The non-denominational Christian program, which was founded in Georgia and claims former President Jimmy Carter as one of its most recognizable builders, buys land and materials to build homes and recruits volunteers to help with construction. Habitat requires that recipients - who generally earn less than 50 percent of the median income - help with construction and pay back a no-interest mortgage over 20 years.

Davis and Gingrich worked a few feet apart in what will soon be Davis' bedroom, wielding power drills as they mopped sweat and chalky dust from their faces; but there is a world between them.

Davis, a single, working mother of four, struggles to make ends meet on her secretarial salary. She sees the Habitat for Humanity project as a "blessing sent straight from God" that will mean a safe, stable place to raise her kids.

Gingrich, the Georgia Republican who formulated the Contract With America, is a main proponent of welfare reforms which critics say will hurt poverty level families not as fortunate as Davis'. He sees Habitat as part of a grand vision for America, moving the country away from government assistance and toward privately funded volunteerism.

But after two hours of drilling screws into sheetrock, Davis found that the chasm did not seem that important at the moment. She had barely heard of Gingrich before he was slated to appear at her future home, which is tucked between Interstate 805 and Highway 94 on a sun-baked plot of land.

"You don't have much time to keep up with that stuff when you've got four mouths to feed" said Davis, 29.

But Gingrich's Georgia charm and personal interest in her home won Davis over.

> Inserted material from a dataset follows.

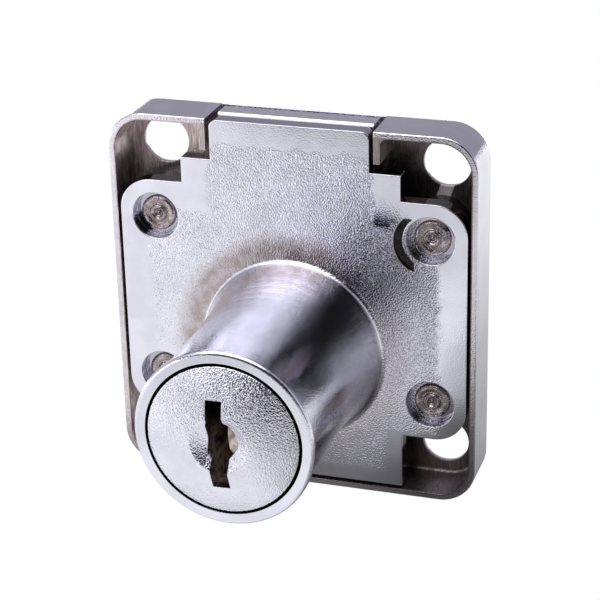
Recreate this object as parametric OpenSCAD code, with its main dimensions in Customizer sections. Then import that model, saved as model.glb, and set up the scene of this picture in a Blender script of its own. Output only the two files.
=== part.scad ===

"I'd heard a lot of negative things about him and what he stands for, but I like to judge for myself," Davis said, resting as Gingrich drilled on, his belly pushing over the apron that held extra screws. "He's actually pretty nice. He kind of reminds me of a big Barney Rubble (the Flintstones cartoon character)."

Outside, Luis Reyes dug a ditch for the drainage pipe that will run between his newly completed Habitat for Humanity house and Davis'.

Reyes emigrated from Puerto Rico when he was 7 and his wife, Rosa, was born and raised in Tijuana. They have both helped to build Davis' home as part of the 500 hours of "sweat equity" that Habitat for Humanity requires.

Rosa Reyes' English is limited to the basics and she didn't know much about the white-haired man working in the house next door except that he was "a very important man."

She watched as he gave a press conference in the back yard for students from a Montgomery High School media project, but she couldn't understand most of the speech.

Gingrich promoted the idea of a triple fence at the border to keep out illegal immigrants and touted legislation to make English the official language of the country. When he was done, Rosa Reyes scrambled into the crowd posing for pictures with Gingrich.

"Did you get the picture? Did you get it?" she called in Spanish to her husband, who held a camera.